Although girls still lag a little behind, the stage is set for more increases in the future. How can we further improve the situation for girls? Some school principals believe that same-sex classrooms or schools will provide the answer. They claim that when girls are free from interpersonal pressures brought on by boys in the classroom, they are able to concentrate on math and science and as a result rival their male counterparts in these subjects. The state of Michigan even considered allowing all-girl schools for sixth, seventh, and eighth grades.
However, a recent CBS News report indicated that all of the special attention that girls have been getting has paid off to the detriment of boys. At present, girls are academically dominating elementary school, junior high and high school, college, and beyond with more boys found in the bottom of academic ranks. Today's college campuses are 60% women, and they earn 170,000 more B.S. degrees than men each year.

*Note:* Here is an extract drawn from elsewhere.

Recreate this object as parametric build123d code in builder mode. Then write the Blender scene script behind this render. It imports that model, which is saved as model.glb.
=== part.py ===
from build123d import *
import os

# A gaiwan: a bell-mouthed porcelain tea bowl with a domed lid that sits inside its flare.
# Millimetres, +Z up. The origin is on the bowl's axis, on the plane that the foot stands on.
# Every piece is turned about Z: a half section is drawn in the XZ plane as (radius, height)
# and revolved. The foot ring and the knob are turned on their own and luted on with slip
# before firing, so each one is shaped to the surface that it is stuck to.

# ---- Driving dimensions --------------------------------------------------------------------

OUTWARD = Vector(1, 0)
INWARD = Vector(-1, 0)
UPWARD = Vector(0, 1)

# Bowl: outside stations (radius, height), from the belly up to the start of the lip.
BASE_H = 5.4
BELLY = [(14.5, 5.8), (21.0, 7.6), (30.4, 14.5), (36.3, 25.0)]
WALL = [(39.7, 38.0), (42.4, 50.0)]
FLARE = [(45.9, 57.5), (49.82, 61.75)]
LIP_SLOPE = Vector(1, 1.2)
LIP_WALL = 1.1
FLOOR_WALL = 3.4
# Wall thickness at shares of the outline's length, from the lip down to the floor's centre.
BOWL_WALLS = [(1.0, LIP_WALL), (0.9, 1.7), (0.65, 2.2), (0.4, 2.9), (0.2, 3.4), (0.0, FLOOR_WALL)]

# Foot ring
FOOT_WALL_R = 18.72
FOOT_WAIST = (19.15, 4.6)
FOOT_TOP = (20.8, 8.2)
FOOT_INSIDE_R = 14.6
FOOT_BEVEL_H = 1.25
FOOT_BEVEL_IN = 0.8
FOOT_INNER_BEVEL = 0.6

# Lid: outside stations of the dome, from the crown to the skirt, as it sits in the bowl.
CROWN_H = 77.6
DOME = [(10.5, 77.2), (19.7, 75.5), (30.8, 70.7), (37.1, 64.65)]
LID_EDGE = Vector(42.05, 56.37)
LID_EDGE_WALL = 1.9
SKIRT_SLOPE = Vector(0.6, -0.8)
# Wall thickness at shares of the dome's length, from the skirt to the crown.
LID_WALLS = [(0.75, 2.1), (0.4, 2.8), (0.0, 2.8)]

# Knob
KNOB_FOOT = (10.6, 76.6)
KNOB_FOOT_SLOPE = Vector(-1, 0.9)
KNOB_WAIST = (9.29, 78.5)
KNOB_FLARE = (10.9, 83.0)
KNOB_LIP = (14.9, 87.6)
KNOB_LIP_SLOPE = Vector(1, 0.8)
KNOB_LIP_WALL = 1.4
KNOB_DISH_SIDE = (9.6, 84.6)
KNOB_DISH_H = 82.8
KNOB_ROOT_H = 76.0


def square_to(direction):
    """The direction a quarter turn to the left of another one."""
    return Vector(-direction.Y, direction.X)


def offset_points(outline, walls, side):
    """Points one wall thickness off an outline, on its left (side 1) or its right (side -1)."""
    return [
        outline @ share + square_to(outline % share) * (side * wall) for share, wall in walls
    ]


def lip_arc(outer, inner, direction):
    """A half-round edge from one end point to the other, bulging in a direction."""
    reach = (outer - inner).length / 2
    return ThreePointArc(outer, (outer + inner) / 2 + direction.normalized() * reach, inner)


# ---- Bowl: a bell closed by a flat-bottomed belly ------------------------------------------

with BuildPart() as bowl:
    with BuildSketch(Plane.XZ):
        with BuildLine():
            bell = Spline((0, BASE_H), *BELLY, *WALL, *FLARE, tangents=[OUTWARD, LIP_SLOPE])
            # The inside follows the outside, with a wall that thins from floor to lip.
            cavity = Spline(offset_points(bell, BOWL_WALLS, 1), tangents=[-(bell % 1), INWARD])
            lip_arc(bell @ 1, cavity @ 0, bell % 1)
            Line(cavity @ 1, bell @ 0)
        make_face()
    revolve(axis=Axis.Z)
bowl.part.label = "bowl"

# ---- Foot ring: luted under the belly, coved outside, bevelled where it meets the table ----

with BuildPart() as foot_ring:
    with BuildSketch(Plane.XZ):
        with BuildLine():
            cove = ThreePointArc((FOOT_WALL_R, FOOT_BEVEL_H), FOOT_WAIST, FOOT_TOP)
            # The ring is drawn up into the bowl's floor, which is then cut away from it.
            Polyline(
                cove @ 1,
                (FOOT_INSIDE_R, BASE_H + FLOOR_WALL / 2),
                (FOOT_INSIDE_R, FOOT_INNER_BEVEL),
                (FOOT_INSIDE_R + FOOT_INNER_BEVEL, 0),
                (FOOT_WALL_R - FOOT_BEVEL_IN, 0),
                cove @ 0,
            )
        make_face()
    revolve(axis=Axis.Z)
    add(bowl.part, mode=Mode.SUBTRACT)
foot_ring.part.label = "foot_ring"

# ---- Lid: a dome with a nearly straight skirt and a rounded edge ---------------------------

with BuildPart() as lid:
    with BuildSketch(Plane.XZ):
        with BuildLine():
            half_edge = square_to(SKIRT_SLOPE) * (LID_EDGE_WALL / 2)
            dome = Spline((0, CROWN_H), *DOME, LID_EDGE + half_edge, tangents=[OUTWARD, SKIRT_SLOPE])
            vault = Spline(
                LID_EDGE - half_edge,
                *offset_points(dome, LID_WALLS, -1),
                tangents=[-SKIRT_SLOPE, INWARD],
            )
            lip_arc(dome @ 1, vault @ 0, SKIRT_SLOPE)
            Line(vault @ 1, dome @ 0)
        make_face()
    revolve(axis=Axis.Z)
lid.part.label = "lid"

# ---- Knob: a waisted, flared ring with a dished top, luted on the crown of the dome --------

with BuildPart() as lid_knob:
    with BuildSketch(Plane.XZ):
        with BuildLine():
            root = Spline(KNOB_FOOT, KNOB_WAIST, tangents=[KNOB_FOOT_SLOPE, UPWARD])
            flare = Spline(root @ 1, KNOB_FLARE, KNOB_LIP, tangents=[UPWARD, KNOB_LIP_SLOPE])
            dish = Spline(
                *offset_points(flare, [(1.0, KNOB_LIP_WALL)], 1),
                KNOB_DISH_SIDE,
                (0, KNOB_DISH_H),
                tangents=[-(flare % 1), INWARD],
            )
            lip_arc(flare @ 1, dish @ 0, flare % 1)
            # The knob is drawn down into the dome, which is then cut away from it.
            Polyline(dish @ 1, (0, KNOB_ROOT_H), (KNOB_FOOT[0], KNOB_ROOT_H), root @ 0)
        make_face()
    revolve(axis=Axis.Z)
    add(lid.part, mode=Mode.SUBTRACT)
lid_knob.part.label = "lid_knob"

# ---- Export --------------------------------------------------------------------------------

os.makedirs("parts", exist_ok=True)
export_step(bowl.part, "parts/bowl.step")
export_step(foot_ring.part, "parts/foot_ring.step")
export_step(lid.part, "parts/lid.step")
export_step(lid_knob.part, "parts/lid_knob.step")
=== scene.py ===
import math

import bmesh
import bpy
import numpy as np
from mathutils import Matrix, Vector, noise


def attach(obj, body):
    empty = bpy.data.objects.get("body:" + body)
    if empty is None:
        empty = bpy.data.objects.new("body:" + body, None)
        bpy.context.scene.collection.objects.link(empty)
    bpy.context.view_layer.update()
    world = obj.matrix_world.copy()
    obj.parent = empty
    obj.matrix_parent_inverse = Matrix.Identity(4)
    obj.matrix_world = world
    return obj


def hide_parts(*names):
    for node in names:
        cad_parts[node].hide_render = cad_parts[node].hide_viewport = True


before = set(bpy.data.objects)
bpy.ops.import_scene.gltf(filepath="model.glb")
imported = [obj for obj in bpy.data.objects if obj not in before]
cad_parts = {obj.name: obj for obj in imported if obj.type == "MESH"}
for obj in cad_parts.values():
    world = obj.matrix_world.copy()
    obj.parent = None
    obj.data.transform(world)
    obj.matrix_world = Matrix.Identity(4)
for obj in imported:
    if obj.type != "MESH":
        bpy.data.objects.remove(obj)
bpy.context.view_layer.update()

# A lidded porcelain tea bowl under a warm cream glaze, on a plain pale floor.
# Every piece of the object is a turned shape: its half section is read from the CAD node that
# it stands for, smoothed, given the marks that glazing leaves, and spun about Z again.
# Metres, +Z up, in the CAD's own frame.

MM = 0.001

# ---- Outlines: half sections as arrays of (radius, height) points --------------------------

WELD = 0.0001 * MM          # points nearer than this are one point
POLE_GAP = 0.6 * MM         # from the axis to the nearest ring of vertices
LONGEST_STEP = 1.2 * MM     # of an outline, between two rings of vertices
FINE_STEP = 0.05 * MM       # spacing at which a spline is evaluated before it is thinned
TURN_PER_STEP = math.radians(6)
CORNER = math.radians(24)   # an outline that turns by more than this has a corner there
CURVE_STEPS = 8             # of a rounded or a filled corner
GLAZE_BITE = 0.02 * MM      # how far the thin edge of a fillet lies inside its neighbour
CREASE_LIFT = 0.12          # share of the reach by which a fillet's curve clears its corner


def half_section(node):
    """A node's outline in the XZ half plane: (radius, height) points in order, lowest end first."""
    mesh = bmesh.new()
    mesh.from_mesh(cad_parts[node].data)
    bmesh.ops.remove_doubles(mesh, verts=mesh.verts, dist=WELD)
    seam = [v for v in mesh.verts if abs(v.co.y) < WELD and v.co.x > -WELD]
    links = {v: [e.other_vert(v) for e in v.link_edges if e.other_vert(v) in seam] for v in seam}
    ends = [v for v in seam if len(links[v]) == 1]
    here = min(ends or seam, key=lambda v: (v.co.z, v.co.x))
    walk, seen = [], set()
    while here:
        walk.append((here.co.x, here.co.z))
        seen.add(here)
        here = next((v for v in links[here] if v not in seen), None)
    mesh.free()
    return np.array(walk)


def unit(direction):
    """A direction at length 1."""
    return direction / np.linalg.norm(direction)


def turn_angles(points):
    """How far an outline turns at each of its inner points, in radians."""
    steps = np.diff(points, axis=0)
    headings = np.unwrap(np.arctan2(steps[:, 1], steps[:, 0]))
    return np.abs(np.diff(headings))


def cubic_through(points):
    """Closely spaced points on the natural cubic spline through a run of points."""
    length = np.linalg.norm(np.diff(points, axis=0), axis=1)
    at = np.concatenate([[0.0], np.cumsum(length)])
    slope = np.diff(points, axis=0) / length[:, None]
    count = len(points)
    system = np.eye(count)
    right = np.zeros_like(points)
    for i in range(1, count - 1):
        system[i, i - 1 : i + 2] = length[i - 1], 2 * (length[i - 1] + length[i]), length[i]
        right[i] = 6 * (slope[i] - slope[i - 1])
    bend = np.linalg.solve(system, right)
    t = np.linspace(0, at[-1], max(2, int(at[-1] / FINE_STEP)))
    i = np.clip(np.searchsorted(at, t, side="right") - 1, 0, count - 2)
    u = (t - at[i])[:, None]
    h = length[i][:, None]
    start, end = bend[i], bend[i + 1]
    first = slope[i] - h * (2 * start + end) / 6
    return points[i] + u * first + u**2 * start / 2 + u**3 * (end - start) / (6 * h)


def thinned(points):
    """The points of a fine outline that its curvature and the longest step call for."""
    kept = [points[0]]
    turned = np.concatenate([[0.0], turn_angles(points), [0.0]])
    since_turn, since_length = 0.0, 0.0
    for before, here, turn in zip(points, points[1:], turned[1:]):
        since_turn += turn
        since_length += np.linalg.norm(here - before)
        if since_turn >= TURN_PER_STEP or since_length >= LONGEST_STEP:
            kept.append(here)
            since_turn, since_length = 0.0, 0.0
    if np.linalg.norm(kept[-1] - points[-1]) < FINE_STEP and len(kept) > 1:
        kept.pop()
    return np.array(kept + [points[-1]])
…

Due to conflicting data, we may not be able to really say that boys or girls have an advantage in math and science; therefore, we have a responsibility to address the bigger picture--producing brilliant mathematicians and scientists regardless of gender. We must encourage both boys and girls to consider entering these fields professionally. What age should we begin indoctrinating our students? I'm not entirely sure, but I would say, "the earlier the better." If institutions such as the Boys and Girls Club, YMCA, and after-school programs placed more emphasis on the fun and importance of math and science, we as a society would begin to change the stereotype that these subjects are only for "geeks." Most importantly, we must urge our legislators to pass bills that will pump more money into our educational system. These funds would not only train desperately needed teachers but provide educators with the impetus to develop innovative learning strategies for our children in math and science.